Enfin, un dernier argument, en faveur du "voyage libre" de La Fontaine, se trouve dans la durée du séjour à Limoges de l’oncle et du neveu. La Fontaine est probablement rentré à Paris en janvier 1664, car le 14 de ce mois il prend un privilège pour ses Nouvelles en vers tirées de Boccace et de l’Arioste , ou du moins vers la fin de la première moitié de l’année, puisque le 8 juillet il entre au service de la Duchesse Douairière d’Orléans. Jannart, en revanche, resta près d’un an et demi en exil, et même peut-être plus de trois années si l’on admet qu’en décembre 1666, il servit à Limoges d’arbitre et de médiateur (conjointement avec Mgr Louis Guron de Rechigne-Voisin, évêque de Tulle) dans le règlement d’un grave litige survenu entre l’évêque du lieu et le chapitre cathédral (1). On ne sait s’il y demeura longtemps après 1666. Son séjour à Limoges fut suffisant en tout cas pour être considéré comme relégation, tandis que celui de La Fontaine ne mérite guère ce nom. Il est vrai que "l’exil, sous l’ancien régime, était souvent une punition momentanée, qui ne correspondait même pas à une disgrâce réelle : simple avertissement, par un éloignement d’autant moins prolongé qu’on s’y résignait avec une soumission plus visible" (2). Mais, nulle part il n’est fait mention d’un acte de repentir de La Fontaine.

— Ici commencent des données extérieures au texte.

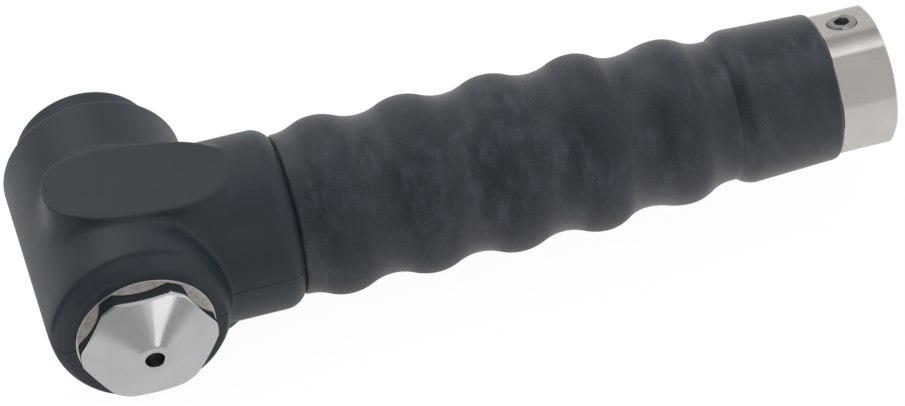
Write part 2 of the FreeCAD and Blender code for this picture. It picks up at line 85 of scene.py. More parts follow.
class Number:
    def __init__(self, tree, socket):
        self.tree = tree
        self.socket = socket

    def math(self, operation, *others):
        step = self.tree.nodes.new("ShaderNodeMath")
        step.operation = operation
        for place, item in enumerate((self, *others)):
            feed(self.tree, step.inputs[place], item)
        return Number(self.tree, step.outputs[0])

    def __add__(self, other):
        return self.math("ADD", other)

    def __sub__(self, other):
        return self.math("SUBTRACT", other)

    def __mul__(self, other):
        return self.math("MULTIPLY", other)

    def __truediv__(self, other):
        return self.math("DIVIDE", other)

    def __neg__(self):
        return self.math("MULTIPLY", -1)

    def atLeast(self, other):
        return self.math("MAXIMUM", other)

    def atMost(self, other):
        return self.math("MINIMUM", other)

    def between(self, low, high):
        # 0 at low, 1 at high, eased at both ends
        step = self.tree.nodes.new("ShaderNodeMapRange")
        step.interpolation_type = "SMOOTHSTEP"
        feed(self.tree, step.inputs["Value"], self)
        step.inputs["From Min"].default_value = low
        step.inputs["From Max"].default_value = high
        return Number(self.tree, step.outputs["Result"])


def split(tree, spot):
    step = addNode(tree, "ShaderNodeSeparateXYZ", {0: spot})
    return [Number(tree, socket) for socket in step.outputs]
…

Pourquoi alors le neveu a-t-il suivi l’oncle ? Il est impossible de trancher la question. Jusqu’à présent, on n’a pas trouvé de document authentique justifiant l’une ou l’autre hypothèse. Pas une seule fois les Défenses de Foucquet ne font mention du poète. On peut croire pourtant que l’ordre d’exil signifié à Jannart dut faire craindre le pire à La Fontaine. Et, comme beaucoup des anciens amis de Foucquet trouvaient plus prudent de disparaître pour un certain temps de la capitale, le poète estima sage de faire de même. De plus, en accompagnant son oncle, il donnait une preuve d’affection à cet homme, qui passe pour avoir été très bon pour lui (3) et à qui il devait d’avoir connu le Surintendant. N’était-il pas heureux aussi d’avoir une occasion de se séparer de sa femme, Marie Héricart, et de partir à l’aventure ? Nous

(1) J. Aulagne. Un siècle de vie ecclésiastique en province. La réforme catholique du XYIIe siècle dans le diocèse de Limoges. Paris, H. Champion, 1906, in-8 p. 583, (appendice II) : "On rapporte ... qu’à cette même époque (30 déc. 1666), le conflit fut apaisé pour quelques années, par la médiation de Louis Guron de Rechigne-Voisin, évêque de Tulle, et Jacques Jannart, conseiller du roi et substitut du procureur général, près le parlement de Paris*. Cf. Recueil des défenses ... T. XII, p. 91.
(2) A. Bailly. La Fontaine. Paris, A. Fayard, 1937, in-8, p. I40.
(3) G. Saintville se demande si Jannart ne fut pas "tout autre que le bon génie de la tradition". Mélanges d’histoire littéraire ... offerts à J. Bonnerot. Paris, Nizet, 1954, in-4 , p. 155, note 3.